Bundled Kira Advantage in Diligence
Emma
Kira wins many diligence deals before the product demo even starts, because at large firms it is often bought as one more module inside a vendor relationship that already covers drafting, redlining, and deal management. That matters in practice because innovation teams and procurement teams can expand an existing Litera contract, reuse security review, and train lawyers inside software they already touch across transactions, instead of sponsoring a brand new vendor just for diligence.
-
Litera has turned Kira from a stand alone diligence tool into part of a broader legal workflow bundle. Its platform now spans drafting, contract review, and transaction management through products like Litera Draft and Litera Transact, which gives Kira cross sell power that a specialist tool has to fight through account by account.
-
Kira’s edge is not just software features, it is institutional trust. Kira was acquired by Litera in 2021, and internal research describes it as the entrenched incumbent across top global law firms, while adjacent research on Marveri reaches the same conclusion that buyers treat Kira as an extension of a validated platform purchase.
-
That is also why Emma positions differently.

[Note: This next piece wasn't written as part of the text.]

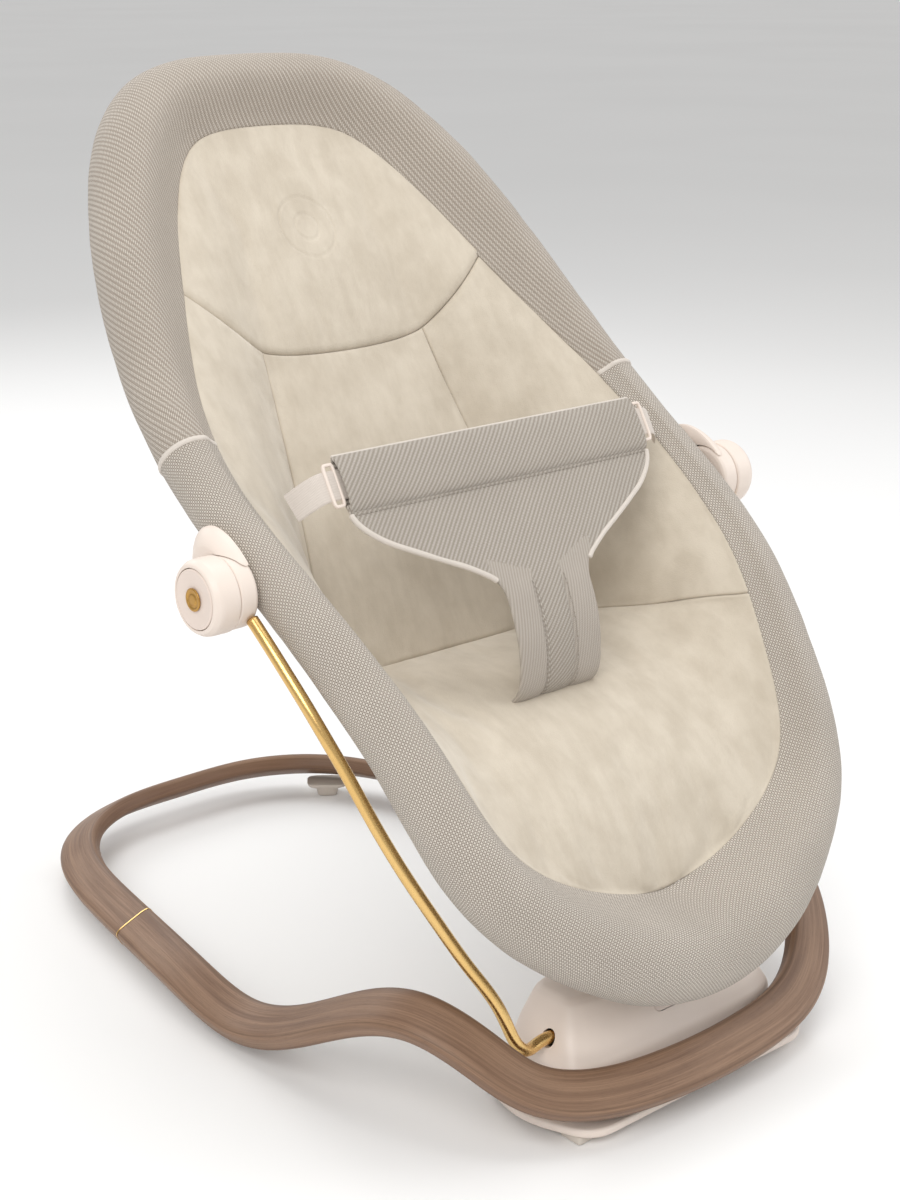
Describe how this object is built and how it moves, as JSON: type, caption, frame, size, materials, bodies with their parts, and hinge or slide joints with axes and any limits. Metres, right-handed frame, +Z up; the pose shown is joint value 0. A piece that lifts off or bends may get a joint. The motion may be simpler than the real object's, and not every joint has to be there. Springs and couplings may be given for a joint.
{
  "type": "infant bouncer seat",
  "caption": "Reclining padded infant bouncer seat on sprung metal legs over a bent-wood floor ring, with a waist and crotch harness.",
  "frame": {"origin": "on the floor, at the centre of the footprint's bounding box", "axes": "+Z up, -Y towards the foot end, +Y towards the head end, +X to the child's left side mirrored about X = 0"},
  "size_m": [0.534, 0.6962, 0.7009],
  "materials": {
    "walnut": "satin lacquered bent walnut",
    "gold_metal": "satin champagne gold",
    "cream_plastic": "fine matt moulding",
    "foot_rubber": "matt",
    "mesh_fabric": "two-tone basket weave",
    "velour": "short soft pile",
    "belt_fabric": "fine basket weave",
    "webbing": "satin woven tape",
    "piping": "satin piping",
    "steel": "zinc plated",
    "acetal": "natural"
  },
  "bodies": {
    "base": {"base_ring_rear": "walnut", "base_ring_front": "walnut", "ring_inlay_left": "gold_metal", "ring_inlay_right": "gold_metal", "ring_dowel_left": "steel", "ring_dowel_right": "steel", "rear_foot_left": "foot_rubber", "rear_foot_right": "foot_rubber", "front_foot_left": "foot_rubber", "front_foot_right": "foot_rubber", "base_tray": "cream_plastic", "housing_cover": "cream_plastic", "tray_screw_left": "steel", "tray_screw_right": "steel", "bearing_block_left": "acetal", "bearing_block_right": "acetal", "bounce_spring": "steel"},
    "latch": {"front_latch": "cream_plastic"},
    "legs": {"bounce_axle": "steel", "leg_tube_left": "gold_metal", "leg_tube_right": "gold_metal", "hub_housing_left": "cream_plastic", "hub_housing_right": "cream_plastic", "hub_pin_left": "steel", "hub_pin_right": "steel", "button_spring_left": "steel", "button_spring_right": "steel"},
    "seat": {"hub_cap_left": "cream_plastic", "hub_cap_right": "cream_plastic", "hub_bracket_left": "cream_plastic", "hub_bracket_right": "cream_plastic", "bracket_screw_left": "steel", "bracket_screw_right": "steel", "seat_hoop_tube": "steel", "rim_cover_lower": "mesh_fabric", "rim_cover_upper": "mesh_fabric", "rim_piping_left": "piping", "rim_piping_right": "piping", "pad_seat": "velour", "pad_backrest": "velour", "sling_cover": "mesh_fabric", "harness_panel": "belt_fabric", "webbing_left": "webbing", "webbing_right": "webbing", "adjuster_left": "cream_plastic", "adjuster_right": "cream_plastic"},
    "button_left": {"recline_button_left": "cream_plastic", "button_mark_left": "gold_metal", "lock_gear_left": "acetal"},
    "button_right": {"recline_button_right": "cream_plastic", "button_mark_right": "gold_metal", "lock_gear_right": "acetal"}
  },
  "joints": [
    {"name": "bounce", "type": "hinge", "parent": "base", "child": "legs", "pos_m": [0, -0.2689, 0.0575], "axis": [1, 0, 0], "range_deg": [-4, 3], "stiffness_Nm_per_rad": 250, "springref_deg": 1.72},
    {"name": "recline", "type": "hinge", "parent": "legs", "child": "seat", "pos_m": [0, -0.0969, 0.372], "axis": [1, 0, 0], "range_deg": [-24, 0]},
    {"name": "recline_button_left_press", "type": "slide", "parent": "seat", "child": "button_left", "axis": [1, 0, 0], "range_m": [0, 0.0028], "stiffness_N_per_m": 600, "deforming": ["button_spring_left"]},
    {"name": "recline_button_right_press", "type": "slide", "parent": "seat", "child": "button_right", "axis": [-1, 0, 0], "range_m": [0, 0.0028], "stiffness_N_per_m": 600, "deforming": ["button_spring_right"]},
    {"name": "front_latch_press", "type": "slide", "parent": "base", "child": "latch", "axis": [0, 0.7829, -0.6222], "range_m": [0, 0.002], "stiffness_N_per_m": 600}
  ]
}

Emma is not trying to beat Kira at clause extraction inside a suite, it is trying to own the post review operating layer for M&A, with gap analysis, risk matrices, and report generation built into the diligence workflow itself. Luminance offers another contrast, expanding from diligence into a broader AI legal platform rather than leaning on installed base in drafting and deal software.
The next battleground is whether diligence software stays a bundled feature inside legal platforms, or becomes a higher value workflow system that owns issue tracking, judgment, and output all the way to the final deal report. Litera starts with distribution. Emma and other specialists are betting that deeper transaction workflow can still unseat a bundled incumbent once firms want more than extraction.